[GH-ISSUE #15] semantic_code_search and semantic_navigate fail with 'Unable to embed oversized input' on projects with large data files #12

Closed
opened 2026-03-15 15:59:51 +03:00 by kerem · 2 comments
Owner

Originally created by @Morghot42 on GitHub (Mar 5, 2026).
Original GitHub issue: https://github.com/ForLoopCodes/contextplus/issues/15

Bug Description

semantic_code_search and semantic_navigate fail with the error:

Unable to embed oversized input after adaptive retries

This happens on projects that contain large non-code files (JSON data files, GeoJSON, CSV, etc.) alongside source code.

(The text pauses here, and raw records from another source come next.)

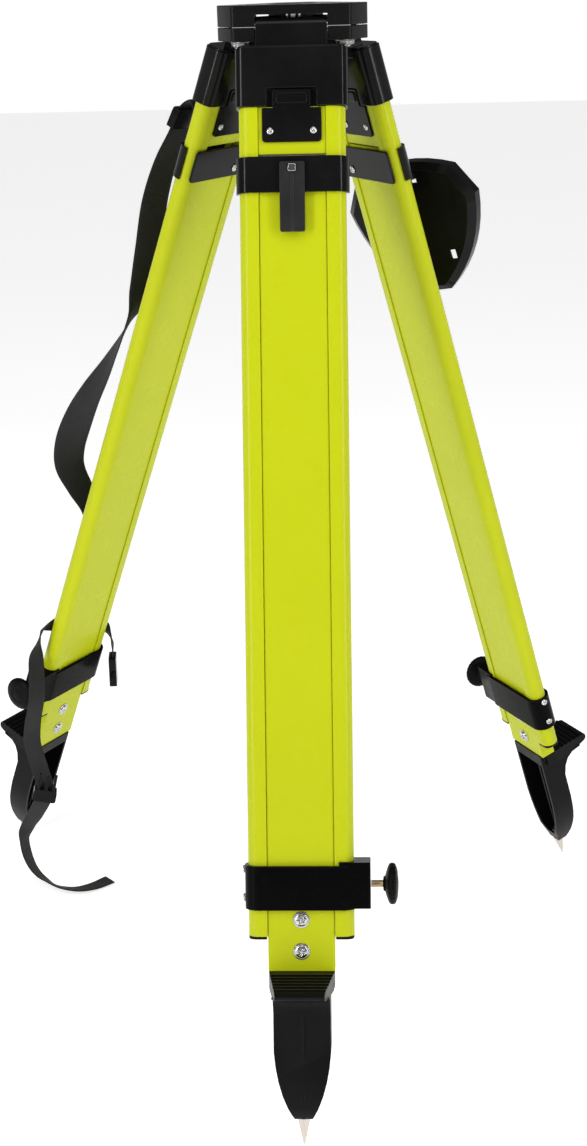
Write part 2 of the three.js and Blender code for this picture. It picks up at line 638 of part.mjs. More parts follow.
// A flat band along the points [u, w, s, across u, across w, across s].
function webbing(route, width, thick, steps) {
  const centre = new THREE.CatmullRomCurve3(route.map(inLeg), false, 'centripetal');
  const across = new THREE.CatmullRomCurve3(route.map((row) => inLeg(row.slice(3))), false, 'centripetal');
  const strip = new THREE.BoxGeometry(width, thick, 1, 1, 1, steps);
  const corners = strip.attributes.position;
  for (let i = 0; i < corners.count; i += 1) {
    const at = corners.getZ(i) + 0.5;
    const tangent = centre.getTangent(at);
    const side = across.getPoint(at);
    side.addScaledVector(tangent, -side.dot(tangent)).normalize();
    const normal = new THREE.Vector3().crossVectors(tangent, side);
    const point = centre.getPoint(at)
      .addScaledVector(side, corners.getX(i))
      .addScaledVector(normal, corners.getY(i));
    corners.setXYZ(i, point.x, point.y, point.z);
  }
  return strip;
}

const turned = (u, w, s, angle) => [u, w, s, Math.cos(radians(angle)), Math.sin(radians(angle)), 0];

// The carrying strap: folded over at the top, hanging clear with half a twist, then flat on the leg.
const SHOULDER_ROUTE = [
  turned(2, 16.6, 158, 180), turned(2, 20, 136, 180), turned(3, 27, 112, 180), turned(4, 36, 103, 180),
  turned(6, 44.5, 113, 180), turned(8, 48, 144, 182), turned(9.5, 53.6, 182, 188),
  turned(12, 52.6, 232, 195), turned(14.8, 41.5, 290, 200), turned(18.6, 33.7, 338, 192),
  turned(20, 32.5, 363, 172), turned(22, 37.2, 386, 155), turned(24, 42, 416, 142),
  turned(26, 49.6, 454, 125), turned(28, 59.6, 494, 105), turned(29.7, 66.4, 533, 80),
  turned(29.8, 68.6, 571, 55), turned(28.2, 62.4, 598, 35),
  turned(22, 43, 622, 14), turned(13, 26, 642, 4), turned(5, 15.5, 668, 0), turned(1, 13, 700, 0),
  turned(0, 13, 760, 0), turned(0, 13, 815, 0), turned(0, 13, 868, 0),
];

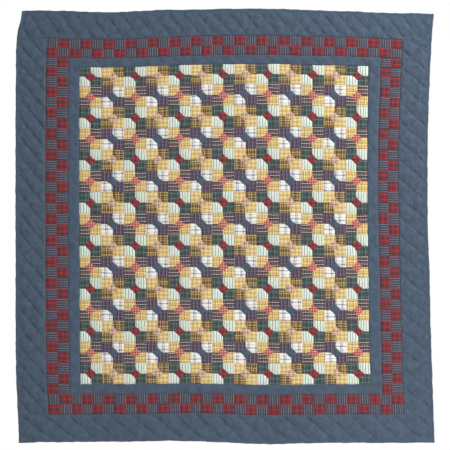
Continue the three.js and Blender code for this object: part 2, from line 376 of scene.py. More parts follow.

The tools appear to attempt embedding the entire file content including these large data files, which exceeds the embedding model's context window.

Environment

  • Context+ version: latest via bunx contextplus
  • OS: macOS (Apple Silicon, 64 GB RAM)
  • Ollama: running locally
  • Embed model: nomic-embed-text (context window: 2048 tokens)
  • Chat model: gemma2:27b

Reproduction

Any project that has both source code files and large data files (JSON > 100KB, GeoJSON, CSV, etc.) in the project tree.

Steps

  1. Configure Context+ as MCP server with Ollama (nomic-embed-text)
  2. Have a project with a few JS/TS source files and some large .json data files (100KB+)
  3. Run semantic_code_search with any query:
    semantic_code_search({ query: "authentication logic", top_k: 3 })
    
  4. Result: Unable to embed oversized input after adaptive retries

What works vs what doesn't

Tool Status Notes
get_context_tree Works AST-based, no embeddings
get_file_skeleton Works AST-based, no embeddings
semantic_identifier_search Works Embeds function signatures (small)
get_blast_radius Works Import/usage tracing
semantic_code_search Fails Tries to embed large data files
semantic_navigate Fails Same issue

Expected Behavior

Context+ should either:

  1. Skip non-code files (.json, .geojson, .csv, etc.) during embedding, or
  2. Chunk large files before embedding instead of sending the entire content, or
  3. Add a configurable max_file_size threshold (e.g., 50KB) beyond which files are skipped for embedding, or
  4. Gracefully degrade — skip files that exceed the model's context window and continue with the rest

Suggested Fix

The embeddings.ts core module could:

  • Filter out known data-only extensions (.json, .geojson, .csv, .xlsx) from the embedding pipeline
  • Add a CONTEXTPLUS_MAX_EMBED_FILE_SIZE env var (default ~50KB)
  • Or use the existing Tree-sitter parser to detect if a file has meaningful code symbols — if not, skip it

Additional Context

semantic_identifier_search works because it only embeds function/class signatures (small strings). The bug is specifically in the file-level embedding pipeline used by semantic_code_search and semantic_navigate.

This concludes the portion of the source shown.